Peer left town on August 6, 1927 with a stack of heavy wax masters which contained the future of recorded music. The first wave of recordings began to appear on October 6, 1927 as a collection of singles which Victor described as the New Southern Series. The tremendous popularity of these recordings both in urban and in rural areas took the company (and the industry) largely by surprise, so Victor, along with the other labels, began to recruit and nurture acts within the new "country" genre.

The Impact of the Bristol Sessions

The recordings made at the Bristol sessions were the first ones to be widely circulated in rural America, which provided countless people with their first exposure to recorded music. In most cases, it was music that the listeners could easily identify with and quite often were able to play themselves.

By the 1940s, a group of children who had grown up listening to Jimmie Rodgers and the Carter Family and trying to play their songs began to record the next generation of country music, which would incorporate elements of blues, jazz, rag, r & b, and other genres. This confluence of genres would produce musicians like Bill Monroe, Hank Williams, and later, Elvis Presley.

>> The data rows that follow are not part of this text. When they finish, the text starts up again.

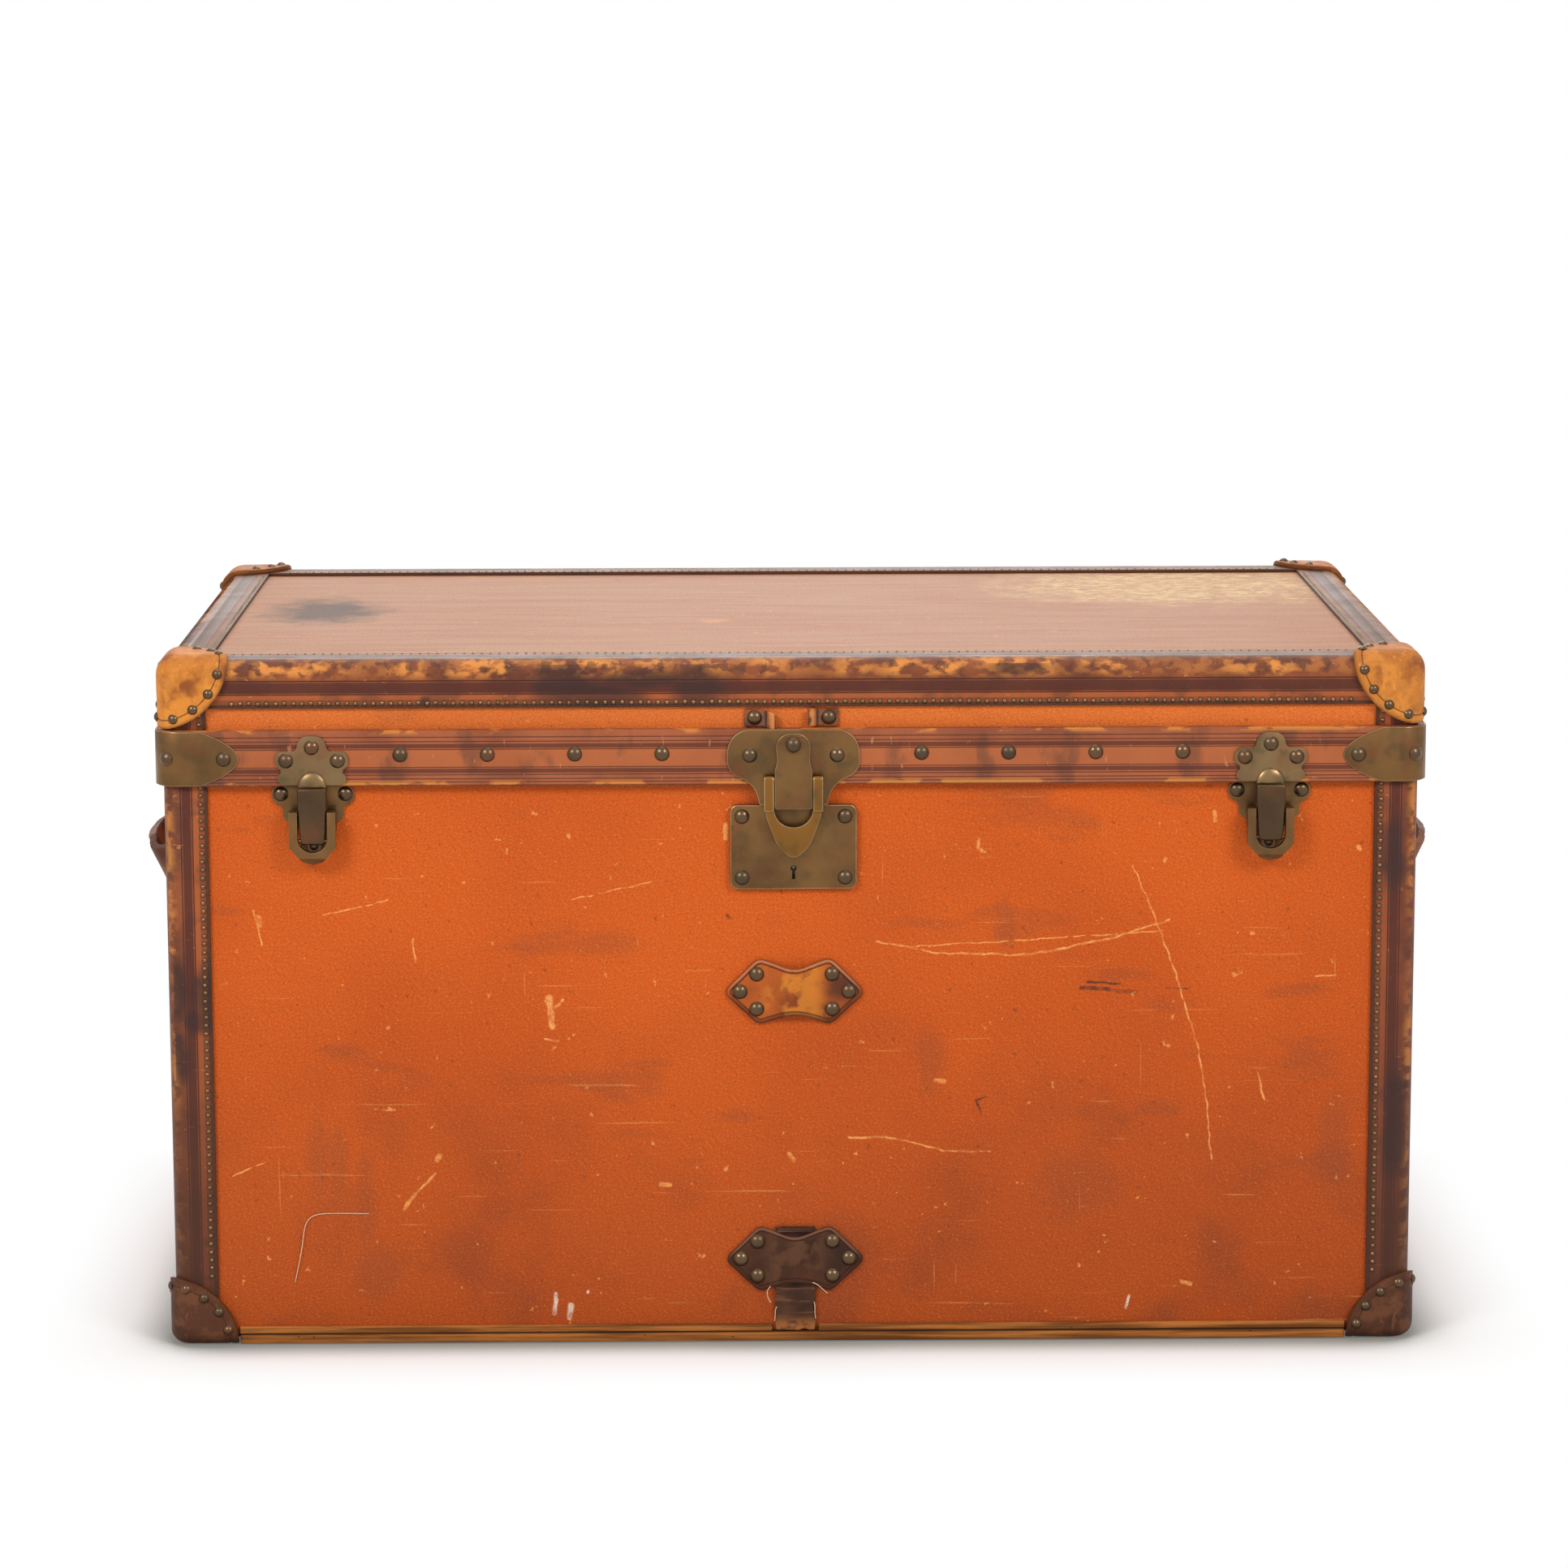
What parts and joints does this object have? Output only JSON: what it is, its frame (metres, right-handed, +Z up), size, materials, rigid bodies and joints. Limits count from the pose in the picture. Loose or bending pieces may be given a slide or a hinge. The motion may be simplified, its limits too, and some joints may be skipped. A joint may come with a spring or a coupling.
{
  "type": "travel trunk",
  "caption": "Box-shaped travel trunk in painted canvas with riveted leather edging, a hinged lid, a central hasp and lock, side clasps and drop handles on both ends.",
  "frame": {"origin": "middle of the footprint, on the plane that the trunk stands on", "axes": "+Z up, +X to the right along the trunk's length, the front with lock and clasps faces -Y"},
  "size_m": [1.0904, 0.6105, 0.5668],
  "materials": {
    "canvas": "painted woven canvas, matt",
    "leather": "waxed vegetable-tanned leather, worn",
    "cap_leather": "pale worn leather",
    "dark_leather": "darkened leather",
    "wood": "bare poplar",
    "lining": "plain cotton lining",
    "brass": "aged brass, brown patina",
    "bright_brass": "brass polished by handling",
    "steel": "dull steel",
    "tape": "woven cotton tape"
  },
  "bodies": {
    "case": {"back_panel": "wood", "base_corner_caps": "dark_leather", "base_trims": "leather", "bottom_board": "wood", "case_canvas": "canvas", "case_cap_rivets": "brass", "case_lining": "lining", "case_rivets": "brass", "clasp_bases": "brass", "clasp_pivot_pins": "steel", "corner_trims": "leather", "front_panel": "wood", "front_strip_high": "wood", "front_strip_low": "wood", "handle_chapes": "brass", "handle_pins": "steel", "hinge_case_leaves": "brass", "hinge_pins": "steel", "left_panel": "wood", "lid_stay_left": "tape", "lid_stay_right": "tape", "lock_case": "steel", "lock_plate": "brass", "patch_lower": "dark_leather", "patch_upper": "leather", "right_panel": "wood", "stay_case_plates": "brass", "strap_remnant": "dark_leather"},
    "lid": {"lid_board": "wood", "lid_rails": "wood", "lid_canvas": "canvas", "lid_lining": "lining", "lid_corner_trims": "leather", "lid_edge_trims": "leather", "top_corner_caps": "cap_leather", "lid_cap_rivets": "brass", "closing_band": "leather", "band_corner_plates": "brass", "hasp_plate": "brass", "hasp_cover_strap": "brass", "hasp_pin": "steel", "clasp_catches": "brass", "torn_tabs": "leather", "hinge_lid_leaves": "brass", "stay_lid_plates": "brass", "lid_rivets": "brass"},
    "hasp": {"hasp": "bright_brass"},
    "lock_bolt": {"lock_bolt": "steel"},
    "clasp_lever_left": {"clasp_lever_left": "brass", "clasp_finger_pin_left": "steel"},
    "clasp_finger_left": {"clasp_finger_left": "brass"},
    "handle_left": {"handle_left": "leather"},
    "clasp_lever_right": {"clasp_lever_right": "brass", "clasp_finger_pin_right": "steel"},
    "clasp_finger_right": {"clasp_finger_right": "brass"},
    "handle_right": {"handle_right": "leather"}
  },
  "joints": [
    {"name": "lid_hinge", "type": "hinge", "parent": "case", "child": "lid", "pos_m": [0, 0.2998, 0.46], "axis": [-1, 0, 0], "range_deg": [0, 100], "deforming": ["lid_stay_left", "lid_stay_right"]},
    {"name": "hasp_swing", "type": "hinge", "parent": "lid", "child": "hasp", "pos_m": [0.0013, -0.3003, 0.4646], "axis": [-1, 0, 0], "range_deg": [0, 150]},
    {"name": "lock_bolt_slide", "type": "slide", "parent": "case", "child": "lock_bolt", "axis": [1, 0, 0], "range_m": [0, 0.008]},
    {"name": "clasp_lever_left_swing", "type": "hinge", "parent": "case", "child": "clasp_lever_left", "pos_m": [-0.3805, -0.2954, 0.4364], "axis": [-1, 0, 0], "range_deg": [0, 100]},
    {"name": "clasp_finger_left_swing", "type": "hinge", "parent": "clasp_lever_left", "child": "clasp_finger_left", "pos_m": [-0.3805, -0.301, 0.417], "axis": [-1, 0, 0], "range_deg": [-100, 0]},
    {"name": "handle_left_swing", "type": "hinge", "parent": "case", "child": "handle_left", "pos_m": [-0.51, 0, 0.366], "axis": [0, 1, 0], "range_deg": [0, 80]},
    {"name": "clasp_lever_right_swing", "type": "hinge", "parent": "case", "child": "clasp_lever_right", "pos_m": [0.3805, -0.2954, 0.4364], "axis": [-1, 0, 0], "range_deg": [0, 100]},
    {"name": "clasp_finger_right_swing", "type": "hinge", "parent": "clasp_lever_right", "child": "clasp_finger_right", "pos_m": [0.3805, -0.301, 0.417], "axis": [-1, 0, 0], "range_deg": [-100, 0]},
    {"name": "handle_right_swing", "type": "hinge", "parent": "case", "child": "handle_right", "pos_m": [0.51, 0, 0.366], "axis": [0, -1, 0], "range_deg": [0, 80]}
  ],
  "couplings": [
    {"joint": "clasp_finger_left_swing", "follows": "clasp_lever_left_swing", "ratio": -1},
    {"joint": "clasp_finger_right_swing", "follows": "clasp_lever_right_swing", "ratio": -1}
  ]
}
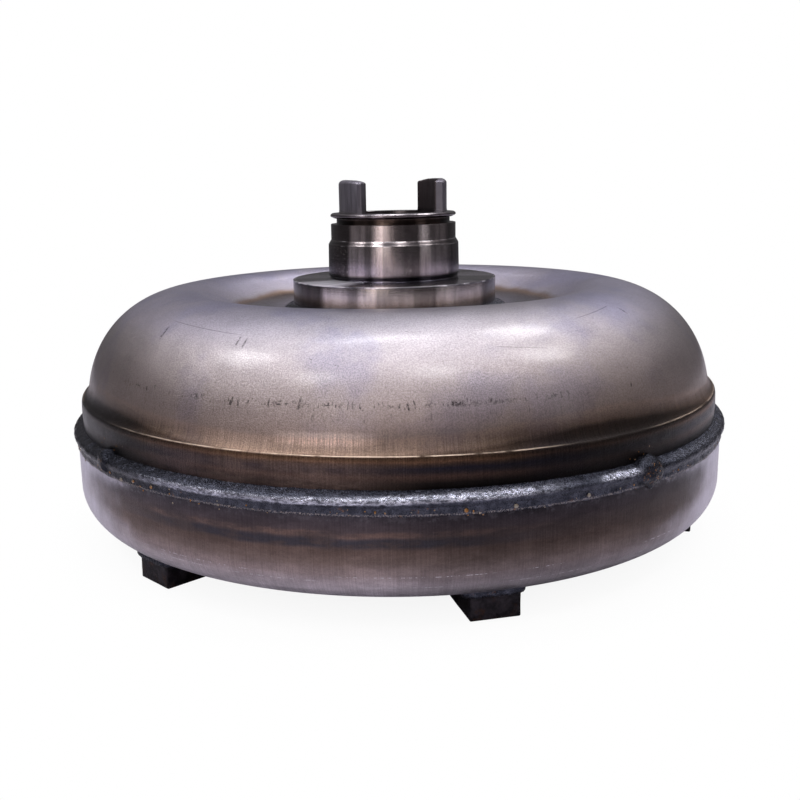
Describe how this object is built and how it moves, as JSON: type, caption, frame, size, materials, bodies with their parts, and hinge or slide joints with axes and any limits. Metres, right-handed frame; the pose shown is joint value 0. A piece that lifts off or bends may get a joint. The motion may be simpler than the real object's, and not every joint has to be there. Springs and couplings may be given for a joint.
{
  "type": "torque converter",
  "caption": "Welded torque converter housing with pump drive hub and drive lugs, holding turbine, stator with one-way clutch, and lock-up clutch with spring damper.",
  "frame": {"origin": "On the rotation axis, in the plane of the six drive lug faces that the part stands on.", "axes": "+Z along the rotation axis, from the engine side up to the pump hub; one drive lug lies on -Y and the hub tangs lie close to the X axis."},
  "size_m": [0.3104, 0.3104, 0.1623],
  "materials": {
    "shell_steel": "drawn steel sheet, mill finish with heat tint beside the weld",
    "cover_steel": "drawn steel sheet, satin grey",
    "weld_metal": "dark oxidised weld metal",
    "lug_steel": "black oxidised forged steel",
    "machined_steel": "turned and ground steel",
    "stamped_steel": "stamped steel, brazed",
    "hard_steel": "hardened ground steel",
    "spring_steel": "oil tempered spring wire",
    "cast_aluminium": "die cast aluminium",
    "bronze": "bearing bronze",
    "friction_paper": "friction paper",
    "seal_rubber": "seal rubber"
  },
  "bodies": {
    "housing": {"front_cover": "cover_steel", "crank_pilot": "machined_steel", "drive_lug_1": "lug_steel", "drive_lug_2": "lug_steel", "drive_lug_3": "lug_steel", "drive_lug_4": "lug_steel", "drive_lug_5": "lug_steel", "drive_lug_6": "lug_steel", "shell_weld": "weld_metal", "impeller_shell": "shell_steel", "shell_recess_wall": "shell_steel", "shell_recess_floor": "shell_steel", "impeller_vanes": "stamped_steel", "pump_hub": "machined_steel", "hub_weld": "weld_metal", "cover_thrust_washer": "bronze", "upper_bearing_washer_hub": "hard_steel"},
    "turbine": {"turbine_shell": "stamped_steel", "turbine_vanes": "stamped_steel", "turbine_hub": "hard_steel", "turbine_rivet_1": "hard_steel", "turbine_rivet_2": "hard_steel", "turbine_rivet_3": "hard_steel", "turbine_rivet_4": "hard_steel", "turbine_rivet_5": "hard_steel", "turbine_rivet_6": "hard_steel", "damper_hub_plate": "hard_steel", "piston_seal": "seal_rubber", "lower_bearing_washer_turbine": "hard_steel"},
    "damper": {"spring_retainer_upper": "stamped_steel", "spring_retainer_lower": "stamped_steel", "damper_spring_1": "spring_steel", "damper_spring_2": "spring_steel", "damper_spring_3": "spring_steel", "damper_spring_4": "spring_steel", "damper_stop_pin_1": "hard_steel", "damper_stop_pin_2": "hard_steel", "damper_stop_pin_3": "hard_steel", "damper_stop_pin_4": "hard_steel"},
    "lockup_clutch": {"lockup_piston": "stamped_steel", "friction_lining": "friction_paper"},
    "stator": {"stator_wheel": "cast_aluminium", "clutch_outer_race": "hard_steel", "clutch_bushing_lower": "bronze", "clutch_bushing_upper": "bronze", "stator_snap_ring": "spring_steel", "clutch_cage": "stamped_steel", "clutch_roller_1": "hard_steel", "clutch_roller_2": "hard_steel", "clutch_roller_3": "hard_steel", "clutch_roller_4": "hard_steel", "clutch_roller_5": "hard_steel", "clutch_roller_6": "hard_steel", "clutch_roller_7": "hard_steel", "clutch_roller_8": "hard_steel", "lower_bearing_washer_stator": "hard_steel", "upper_bearing_washer_stator": "hard_steel"},
    "stator_race": {"clutch_inner_race": "hard_steel"},
    "lower_bearing_cage": {"lower_needle_cage": "stamped_steel"},
    "upper_bearing_cage": {"upper_needle_cage": "stamped_steel"}
  },
  "joints": [
    {"name": "turbine_spin", "type": "hinge", "parent": "housing", "child": "turbine", "pos_m": [0, 0, 0.04], "axis": [0, 0, 1], "continuous": true},
    {"name": "damper_twist", "type": "hinge", "parent": "turbine", "child": "damper", "pos_m": [0, 0, 0.0337], "axis": [0, 0, 1], "range_deg": [-6, 6], "stiffness_Nm_per_rad": 900, "deforming": ["damper_spring_1", "damper_spring_2", "damper_spring_3", "damper_spring_4"]},
    {"name": "lockup_slide", "type": "slide", "parent": "damper", "child": "lockup_clutch", "axis": [0, 0, 1], "range_m": [-0.0014, 0]},
    {"name": "stator_spin", "type": "hinge", "parent": "housing", "child": "stator", "pos_m": [0, 0, 0.067], "axis": [0, 0, 1], "continuous": true},
    {"name": "stator_race_spin", "type": "hinge", "parent": "stator", "child": "stator_race", "pos_m": [0, 0, 0.066], "axis": [0, 0, 1], "continuous": true},
    {"name": "lower_bearing_spin", "type": "hinge", "parent": "turbine", "child": "lower_bearing_cage", "pos_m": [0, 0, 0.0479], "axis": [0, 0, 1], "continuous": true},
    {"name": "upper_bearing_spin", "type": "hinge", "parent": "housing", "child": "upper_bearing_cage", "pos_m": [0, 0, 0.0879], "axis": [0, 0, 1], "continuous": true}
  ],
  "couplings": [
    {"joint": "upper_bearing_spin", "follows": "stator_spin", "ratio": 0.5}
  ]
}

The Bristol sessions were one of a small handful of truly watershed moments in the history and development of recorded music. It introduced country and bluegrass in their recorded forms and also greatly influenced the already-existing folk genre. Beyond this, it contributed immensely to the melting pot of sounds that would become rock music. The impact of these sessions can be heard today all over the radio dial and the internet.